╭─ Collected data

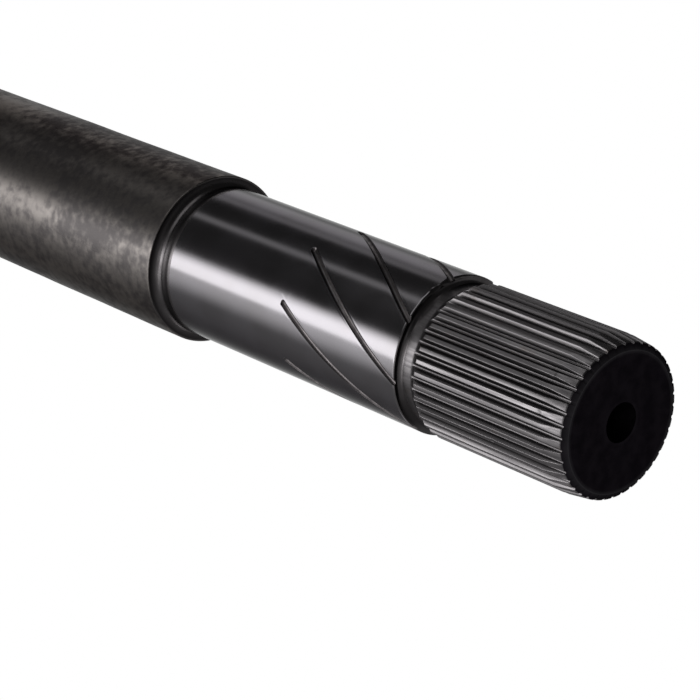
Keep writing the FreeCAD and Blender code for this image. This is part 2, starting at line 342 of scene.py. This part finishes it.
def groove_spread():
    """Angles of the columns of one oil groove's share of the journal, closer together across the groove."""
    half_width = (GROOVE_CUTTER_R + GROOVE_RIM) / JOURNAL_R / math.cos(GROOVE_ANGLE)
    across = half_width * np.linspace(-GROOVE_MARGIN, GROOVE_MARGIN, GROOVE_COLUMNS // 2, endpoint=False)
    edge = GROOVE_MARGIN * half_width
    next_groove = 2 * math.pi / GROOVES
    land = np.linspace(edge, next_groove - edge, GROOVE_COLUMNS // 2, endpoint=False)
    return np.concatenate([across, land])


def groove_depth(along, across):
    """Depth of an oil groove below the journal: a ball cutter's path with a round start and worn rims."""
    reach = np.where(along < 0, np.hypot(along, across), np.abs(across))
    rise = GROOVE_CUTTER_R - GROOVE_DEPTH
    bowl = np.sqrt(np.clip(GROOVE_CUTTER_R ** 2 - reach ** 2, 0, None)) - rise
    return GROOVE_RIM * np.logaddexp(0, bowl / GROOVE_RIM * RIM_SHARPNESS) / RIM_SHARPNESS


def journal_ring(station):
    """Radii and angles round the journal at a station, with its oil grooves, and where those are."""
    past_start = max(station - GROOVE_START, -GROOVE_NOSE)
    offsets = groove_spread()
    across = offsets * JOURNAL_R * math.cos(GROOVE_ANGLE)
    along = past_start / math.cos(GROOVE_ANGLE) + across * math.tan(GROOVE_ANGLE)
    beside = np.abs(across) < GROOVE_MARGIN * (GROOVE_CUTTER_R + GROOVE_RIM)
    depth = np.where(beside & (past_start > -GROOVE_NOSE), groove_depth(along, across), 0)
    twist = past_start * math.tan(GROOVE_ANGLE) / JOURNAL_R
    # The clocking is counted from +Z towards -Y, the way a right-hand turn about +X takes it
    start = math.pi / 2 + GROOVE_CLOCKING + twist
    starts = start + 2 * math.pi / GROOVES * np.arange(GROOVES)
    angles = (starts[:, None] + offsets[None, :]).ravel()
    return np.tile(JOURNAL_R - depth, GROOVES), angles, np.tile(depth > GROOVE_EDGE, GROOVES)


def journal_stations():
    """Stations of the journal's rings: closest together at the round starts of the oil grooves."""
    nose = 1.3
    plain = np.linspace(JOURNAL_START + 8, GROOVE_START - 1.5, 4)
    starts = np.linspace(GROOVE_START - nose, GROOVE_START + nose, 20)
    run = np.linspace(GROOVE_START + 2.4, JOURNAL_END - 1.9, 30)
    return np.concatenate([plain, starts, run])


def add_journal(shell):
    """Journal with its oil grooves, and the chipped edge above the relief."""
    for station in journal_stations():
        radii, angles, in_groove = journal_ring(station)
        shell.add(station, radii, angles, np.where(in_groove, GROOVE, JOURNAL))
    # The edge ring is darkened, most at the chipped place
    for inset, drop, material in ((0.7, 0.0, JOURNAL), (0.25, 0.0, JOURNAL), (0.0, JOURNAL_DROP, TURNED)):
        radii, angles, in_groove = journal_ring(JOURNAL_END - inset)
        place = near_angle(angles, *CHIPPED_EDGE)
        rough = unevenness(JOURNAL_END, angles, along=5, around=CHIP_WIDTH, seed=5)
        chips = JOURNAL_CHIP * place * np.clip(rough + CHIP_SHARE, 0, 1)
        shell.add(JOURNAL_END - inset - chips, np.minimum(radii, JOURNAL_R - drop), angles,
                  np.where(in_groove, GROOVE, material), place * drop / JOURNAL_DROP)


def near_angle(angles, place, spread):
    """Share from 1 down to 0 by how far points lie from a place round the shaft, in degrees from FRONT."""
    away = np.remainder(angles - FRONT - math.radians(place) + math.pi, 2 * math.pi) - math.pi
    return np.exp(-(away / math.radians(spread)) ** 2)


def gap_half_angle(radius):
    """Half of the gap between two teeth at a radius, as an angle, by the involute from the pitch circle."""
    def involute(r):
        """Angle that a flank's involute turns through from the base circle out to a radius."""
        tangent = np.sqrt((r / BASE_R) ** 2 - 1)
        return tangent - np.arctan(tangent)
    return math.pi / 2 / TEETH + involute(radius) - involute(PITCH_R)


def tooth_section(crest):
    """Angles and radii from the middle of a tooth gap to the next one, with crests of the given radius."""
    root_top = ROOT_R + ROOT_ROUND
    crest_r = max(crest, ROOT_R)
    turns = np.linspace(0, math.pi / 2, 5)
    root_angles = gap_half_angle(root_top) * np.sin(turns)
    root_radii = ROOT_R + (root_top - ROOT_R) * (1 - np.cos(turns))
    corner = min(CREST_ROUND, max(crest_r - root_top, 0) / 2)
    flank_radii = np.linspace(root_top, max(crest_r - corner, root_top), 4)[1:]
    flank_angles = gap_half_angle(flank_radii)
    edge = gap_half_angle(max(crest_r, root_top))
    inner = edge + CREST_ROUND / CREST_R
    t = np.linspace(0, 1, 5)[1:]
    corner_angles = (1 - t) ** 2 * flank_angles[-1] + 2 * t * (1 - t) * edge + t ** 2 * inner
    corner_radii = (1 - t) ** 2 * flank_radii[-1] + 2 * t * (1 - t) * crest_r + t ** 2 * crest_r
    middle = math.pi / TEETH
    half_angles = np.concatenate([root_angles, flank_angles, corner_angles, [middle]])
    half_radii = np.minimum(np.concatenate([root_radii, flank_radii, corner_radii, [crest_r]]), crest)
    angles = np.concatenate([half_angles, 2 * middle - half_angles[-2:0:-1]])
    radii = np.concatenate([half_radii, half_radii[-2:0:-1]])
    return angles, radii


def tooth_ring(crest):
    """Radii and angles round the splined end where the crests are at the given radius."""
    section_angles, section_radii = tooth_section(crest)
    starts = math.pi / 2 + TOOTH_CLOCKING + 2 * math.pi / TEETH * np.arange(TEETH)
    angles = (starts[:, None] + section_angles[None, :]).ravel()
    return np.tile(section_radii, TEETH), angles


def dented(station, radii, angles):
    """Radii of a ring of the splined end, with the small dents that handling left in the crests."""
    width = math.degrees(DENT_WIDTH / CREST_R)
    for inset, place in DENTS:
        along = math.exp(-((station - NEAR_FACE + inset) / DENT_LENGTH) ** 2)
        radii = radii - DENT_DEPTH * along * near_angle(angles, place, width)
    return radii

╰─

Set task → From the first line of the data above to the line holding "return GROOVE_RIM *", reproduce each line exactly; emit no other lines.

Solution to the exercise →
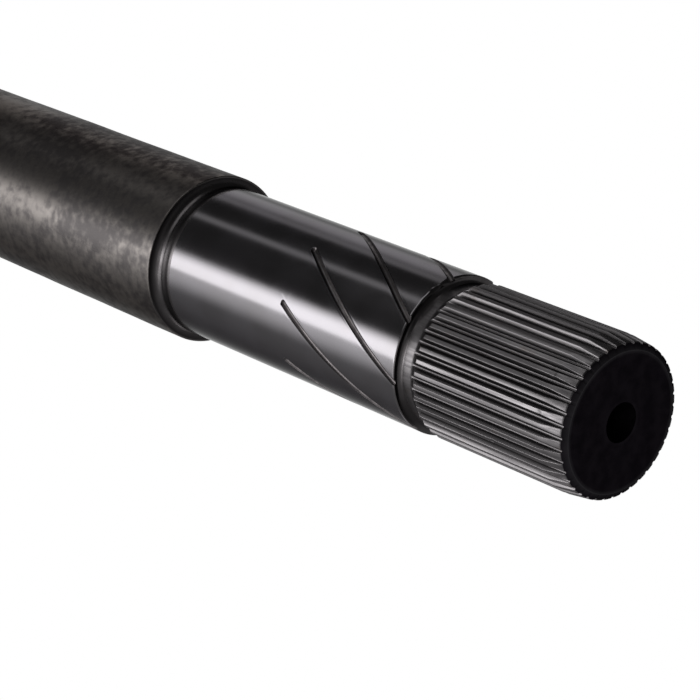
Keep writing the FreeCAD and Blender code for this image. This is part 2, starting at line 342 of scene.py. This part finishes it.
def groove_spread():
    """Angles of the columns of one oil groove's share of the journal, closer together across the groove."""
    half_width = (GROOVE_CUTTER_R + GROOVE_RIM) / JOURNAL_R / math.cos(GROOVE_ANGLE)
    across = half_width * np.linspace(-GROOVE_MARGIN, GROOVE_MARGIN, GROOVE_COLUMNS // 2, endpoint=False)
    edge = GROOVE_MARGIN * half_width
    next_groove = 2 * math.pi / GROOVES
    land = np.linspace(edge, next_groove - edge, GROOVE_COLUMNS // 2, endpoint=False)
    return np.concatenate([across, land])


def groove_depth(along, across):
    """Depth of an oil groove below the journal: a ball cutter's path with a round start and worn rims."""
    reach = np.where(along < 0, np.hypot(along, across), np.abs(across))
    rise = GROOVE_CUTTER_R - GROOVE_DEPTH
    bowl = np.sqrt(np.clip(GROOVE_CUTTER_R ** 2 - reach ** 2, 0, None)) - rise
    return GROOVE_RIM * np.logaddexp(0, bowl / GROOVE_RIM * RIM_SHARPNESS) / RIM_SHARPNESS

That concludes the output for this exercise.